Azaleaj please do join, I'm struggling to keep up on my own...! I need a bud!

----------


## RelicWraith

@Azaleaj

Heh, no need to be concerned with too many details. It's just a game, after all.

Jolting July Dreaming Competition 2018 - Day 9

Non-LD - 1 point
Fragment - 0.5 point

First LD - 10 point
DILD - 5 points
WBTB - 2 points

Elemental Breath (Smoke/Force Breath) (LD) - 6 points

Subsequent LD - 5 points

Conjure Dream Guide (LD) - 10 points
Elemental Breath (Heat Breath) (LD) - 6 points

Sub-total: 45.5
*Competition Total - 149.5 points*

EDIT: Oops. Wrong subtotal.
EDIT2: More oopsies. I thought the score looked a little lighter than expected. Added score for DG.

----------


## 9sk

can I still join?

----------


## RelicWraith

¯\_(ツ)_/¯

Jolting July Dreaming Competition 2018 - Day 9

Fragment - 0.5 point

Sub-total: 0.5
*Competition Total - 150 points*

----------


## KarlaB18

9sk: Before I put you in a team, state whether you'd like to be a beginner, intermediate or advanced. Also state your availability based on a 1 - 5 scale.
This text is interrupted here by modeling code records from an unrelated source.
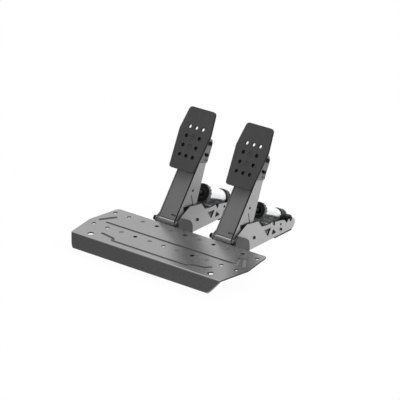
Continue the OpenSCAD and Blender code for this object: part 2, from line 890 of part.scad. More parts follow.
// Coil spring of the throttle: a six-sided wire swept along a helix.
module throttle_spring() {
    wire_r = 1;
    mean_r = 7.6;
    from = seat_at + seat_len + wire_r + 0.1;
    to = cap_at - wire_r - 0.1;
    per_turn = 12;
    count = spring_coils * per_turn;
    sides = 6;
    rings = [for (i = [0:count]) let (t = i * 360 / per_turn, z = from + (to - from) * i / count)
        [for (k = [0:sides - 1]) let (a = k * 360 / sides)
            let (out = mean_r + wire_r * cos(a))
            [out * cos(t), out * sin(t), z + wire_r * sin(a)]]];
    walls = [for (i = [0:count - 1], k = [0:sides - 1]) let (m = (k + 1) % sides)
        each [[i * sides + k, (i + 1) * sides + k, (i + 1) * sides + m],
            [i * sides + k, (i + 1) * sides + m, i * sides + m]]];
    start = [for (k = [0:sides - 1]) k];
    finish = [for (k = [sides - 1:-1:0]) count * sides + k];
    color([0.6, 0.6, 0.62])
        translate([throttle_x, 0, 0])
            cylinder_frame()
                polyhedron(points = [for (r = rings) each r], faces = concat(walls, [start, finish]));
}

heel_plate();
heel_plate_legs();
heel_plate_feet();
plate_screws();
plate_nuts();

side_plate(brake_x + inner_w);  // brake_right_side_plate
side_plate(brake_x - half_w);  // brake_left_side_plate
base_plate(brake_x);  // brake_base_plate
module_feet(brake_x);  // brake_feet
cross_ties(brake_x);  // brake_cross_ties
pivot_bushes(brake_x);  // brake_pivot_bushes
rear_pin(brake_x);  // brake_rear_pin
sensor_cover(brake_x);  // brake_sensor_cover
sensor_board(brake_x);  // brake_sensor_board
signal_socket(brake_x);  // brake_signal_socket
arm(brake_x);  // brake_arm
stop_block(brake_x);  // brake_stop_block
pivot_sleeve(brake_x);  // brake_pivot_sleeve
pivot_shaft(brake_x);  // brake_pivot_shaft
magnet(brake_x);  // brake_magnet
pad_bracket(brake_x);  // brake_pad_bracket
bracket_screws(brake_x);  // brake_bracket_screws
pad(brake_x);  // brake_pad
pad_screws(brake_x);  // brake_pad_screws
rod_pin(brake_x);  // brake_rod_pin
rod(brake_x, true);  // brake_rod
piston(brake_x, brake_tube_r);  // brake_piston
cylinder_tube(brake_x, brake_tube_r);  // brake_cylinder_tube
front_gland(brake_x, brake_tube_r, 5);  // brake_front_gland
rear_cap(brake_x, brake_tube_r, brake_cap);  // brake_rear_cap
preload_collar(brake_x, brake_tube_r, brake_collar_r);  // brake_preload_collar
brake_elastomers();

side_plate(throttle_x + inner_w);  // throttle_right_side_plate
side_plate(throttle_x - half_w);  // throttle_left_side_plate
base_plate(throttle_x);  // throttle_base_plate
module_feet(throttle_x);  // throttle_feet
cross_ties(throttle_x);  // throttle_cross_ties
pivot_bushes(throttle_x);  // throttle_pivot_bushes
rear_pin(throttle_x);  // throttle_rear_pin
sensor_cover(throttle_x);  // throttle_sensor_cover
sensor_board(throttle_x);  // throttle_sensor_board
signal_socket(throttle_x);  // throttle_signal_socket
arm(throttle_x);  // throttle_arm
stop_block(throttle_x);  // throttle_stop_block
pivot_sleeve(throttle_x);  // throttle_pivot_sleeve
pivot_shaft(throttle_x);  // throttle_pivot_shaft
magnet(throttle_x);  // throttle_magnet
pad_bracket(throttle_x);  // throttle_pad_bracket
bracket_screws(throttle_x);  // throttle_bracket_screws
pad(throttle_x);  // throttle_pad
pad_screws(throttle_x);  // throttle_pad_screws
rod_pin(throttle_x);  // throttle_rod_pin
rod(throttle_x, false);  // throttle_rod
piston(throttle_x, throttle_tube_r);  // throttle_piston
cylinder_tube(throttle_x, throttle_tube_r);  // throttle_cylinder_tube
front_gland(throttle_x, throttle_tube_r, 6);  // throttle_front_gland
rear_cap(throttle_x, throttle_tube_r, throttle_cap);  // throttle_rear_cap
preload_collar(throttle_x, throttle_tube_r, throttle_collar_r);  // throttle_preload_collar
throttle_spring();
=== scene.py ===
"""Looks of a sim racing pedal set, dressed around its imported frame.

Sheet metal parts get softened edges and a satin powder coat, the cylinders get turned and
anodised metal, and the rubber and moulded parts their own grain. Lengths are in metres, in the
frame's own axes: X across the set, Y from the heel edge to the rear and Z up from the floor.
"""
from __future__ import annotations

import json
import logging
import math
from dataclasses import dataclass, field
from enum import Enum
from typing import Sequence, Union

import bmesh
import bpy
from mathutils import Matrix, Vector
from mathutils.bvhtree import BVHTree
from mathutils.geometry import area_tri

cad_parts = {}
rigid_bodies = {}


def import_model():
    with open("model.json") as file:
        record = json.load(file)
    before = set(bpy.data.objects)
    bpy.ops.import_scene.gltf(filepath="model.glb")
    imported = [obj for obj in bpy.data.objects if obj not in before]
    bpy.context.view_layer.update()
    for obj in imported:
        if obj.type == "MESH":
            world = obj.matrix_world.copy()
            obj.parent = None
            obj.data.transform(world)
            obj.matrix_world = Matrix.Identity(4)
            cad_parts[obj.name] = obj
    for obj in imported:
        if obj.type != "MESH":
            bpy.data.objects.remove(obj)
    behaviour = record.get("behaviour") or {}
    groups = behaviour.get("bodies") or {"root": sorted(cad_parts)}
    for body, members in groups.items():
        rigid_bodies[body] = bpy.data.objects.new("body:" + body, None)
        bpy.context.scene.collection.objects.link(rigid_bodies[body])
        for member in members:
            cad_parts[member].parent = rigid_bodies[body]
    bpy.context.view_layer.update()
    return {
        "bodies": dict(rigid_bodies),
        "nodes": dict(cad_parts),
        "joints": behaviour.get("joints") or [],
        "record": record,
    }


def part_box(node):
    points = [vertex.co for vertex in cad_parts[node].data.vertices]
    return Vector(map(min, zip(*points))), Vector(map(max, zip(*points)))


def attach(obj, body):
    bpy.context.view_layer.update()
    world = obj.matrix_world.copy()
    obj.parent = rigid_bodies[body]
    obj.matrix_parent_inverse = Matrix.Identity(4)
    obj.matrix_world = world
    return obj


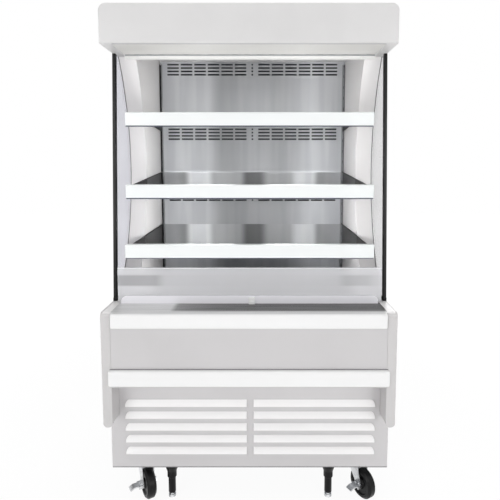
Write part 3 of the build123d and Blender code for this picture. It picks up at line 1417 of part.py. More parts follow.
fan_blades(
    CONDENSER_FAN_R,
    26,
    28,
    (sum(CONDENSER_X) / 2, CONDENSER_Y + CONDENSER_DEPTH + SHROUD_DEPTH / 2, CONDENSER_MIDDLE_Z),
    CONDENSER_SHAFT_R + AXLE_GAP,
    "condenser_fan",
)
drain_pan()
control_box()
finned_coil(
    (-EVAPORATOR_HALF, EVAPORATOR_HALF),
    (EVAPORATOR_Y, EVAPORATOR_Y + EVAPORATOR_DEPTH),
    (TUB_DECK_Z, TUB_DECK_Z + EVAPORATOR_H),
    EVAPORATOR_FINS,
    3,
    "evaporator_coil",
)
evap_fan_plate()
for fan_side, hand in ((-1, "left"), (1, "right")):
    fan_blades(
        EVAP_FAN_R,
        14,
        16,
        (fan_side * EVAP_FAN_X, FAN_PLATE_Y + EVAP_RING_DEPTH / 2, EVAP_FAN_Z),
        EVAP_SHAFT_R + AXLE_GAP,
        f"evap_fan_{hand}",
    )
caster_plates()
for caster_side, hand in ((-1, "left"), (1, "right")):
    for caster_y, end in ((CASTER_FRONT_Y, "front"), (CASTER_REAR_Y, "rear")):
        caster_fork(caster_side * CASTER_X, caster_y, end == "front", f"caster_fork_{end}_{hand}")
        caster_wheel(caster_side * CASTER_X, caster_y, f"caster_wheel_{end}_{hand}")
    brake_lever(caster_side * CASTER_X, CASTER_FRONT_Y, f"brake_lever_{hand}")
    leg_foot(caster_side * LEG_X, f"leg_foot_{hand}")
leg_sleeves()
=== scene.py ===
"""Open multideck display fridge: looks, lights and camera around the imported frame.

Sizes in the classes are millimetres, as on a workshop drawing, and become metres where a
mesh is made. The stage is laid out in metres. +X is to the right of someone who faces the
shelves and -Y is the open front.
"""

from __future__ import annotations

import json
import logging
import math
from dataclasses import dataclass, replace
from enum import Enum
from itertools import product
from typing import ClassVar

import bpy
from mathutils import Matrix, Vector

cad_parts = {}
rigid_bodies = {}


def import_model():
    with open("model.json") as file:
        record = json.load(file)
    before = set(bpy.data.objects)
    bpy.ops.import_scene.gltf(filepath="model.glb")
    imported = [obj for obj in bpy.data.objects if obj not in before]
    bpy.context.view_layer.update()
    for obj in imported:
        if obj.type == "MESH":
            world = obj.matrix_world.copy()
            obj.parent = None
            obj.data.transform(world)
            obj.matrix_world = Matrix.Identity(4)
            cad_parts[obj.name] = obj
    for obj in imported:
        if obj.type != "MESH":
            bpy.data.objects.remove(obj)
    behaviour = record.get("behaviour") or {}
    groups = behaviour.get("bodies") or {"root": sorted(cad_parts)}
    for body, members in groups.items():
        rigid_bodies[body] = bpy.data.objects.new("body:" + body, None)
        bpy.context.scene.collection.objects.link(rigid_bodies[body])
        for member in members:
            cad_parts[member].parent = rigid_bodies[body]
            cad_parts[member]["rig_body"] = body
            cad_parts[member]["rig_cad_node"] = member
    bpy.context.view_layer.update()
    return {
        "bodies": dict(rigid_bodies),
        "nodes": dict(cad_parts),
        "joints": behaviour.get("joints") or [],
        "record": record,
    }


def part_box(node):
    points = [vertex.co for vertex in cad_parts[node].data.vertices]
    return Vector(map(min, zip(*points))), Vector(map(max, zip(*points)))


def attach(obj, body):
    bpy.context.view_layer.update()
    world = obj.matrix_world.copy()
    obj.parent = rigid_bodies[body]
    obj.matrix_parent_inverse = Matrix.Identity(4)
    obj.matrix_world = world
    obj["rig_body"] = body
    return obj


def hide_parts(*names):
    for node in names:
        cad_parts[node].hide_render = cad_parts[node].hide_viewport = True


LOG = logging.getLogger("display_fridge")
MM = 0.001
HANDS = ((-1, "left"), (1, "right"))

Colour = tuple[float, float, float]
Point = tuple[float, float, float]
Spot = tuple[float, float]
PaintedStops = tuple[Spot, ...]
Piece = bpy.types.Object
Socket = bpy.types.NodeSocket


def ink(red: int, green: int, blue: int) -> Colour:
    """Linear colour of a screen colour.

    Args:
        red: Red level from 0 to 255.
        green: Green level from 0 to 255.
        blue: Blue level from 0 to 255.

    Returns:
        The three linear channels.
    """
    shares = [level / 255 for level in (red, green, blue)]
    linear = [s / 12.92 if s <= 0.04045 else ((s + 0.055) / 1.055) ** 2.4 for s in shares]
    return linear[0], linear[1], linear[2]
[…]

Me: I've got to hurry up and update my journal entries. Dreams for 9 JUL - 11 JUL coming soon.

----------


## 9sk

Intermediate, 3.

----------


## RelicWraith

@9sk
Glad to meet another competitor. Let's make this a good, clean fight.

Jolting July Dreaming Competition 2018 - Day 9

Fragment (3) - 1.5 point

Sub-total: 1.5
*Competition Total - 151.5 points*

----------


## KarlaB18

Thanks for joining 9sk, I am going to shuffle the teams a bit so there is one Beg and one Int on each team.

----------


## KarlaB18

Points as of THU 12 JUL - 2018 (Night 11)
- 10.0 since last update (Read Dream No. 370 - 373 point calculations)

+ Previous Total (20.0)
*= 30.0*



Dream No. 370 - https://www.dreamviews.com/blogs/kar...ol-days-84932/
Dream No. 371 - https://www.dreamviews.com/blogs/kar...rements-84933/
Dream No. 372 - https://www.dreamviews.com/blogs/kar...here-we-84934/
Dream No. 373 - https://www.dreamviews.com/blogs/kar...at-wear-84936/

----------


## RelicWraith

Whoops. Haven't been keeping the correct date...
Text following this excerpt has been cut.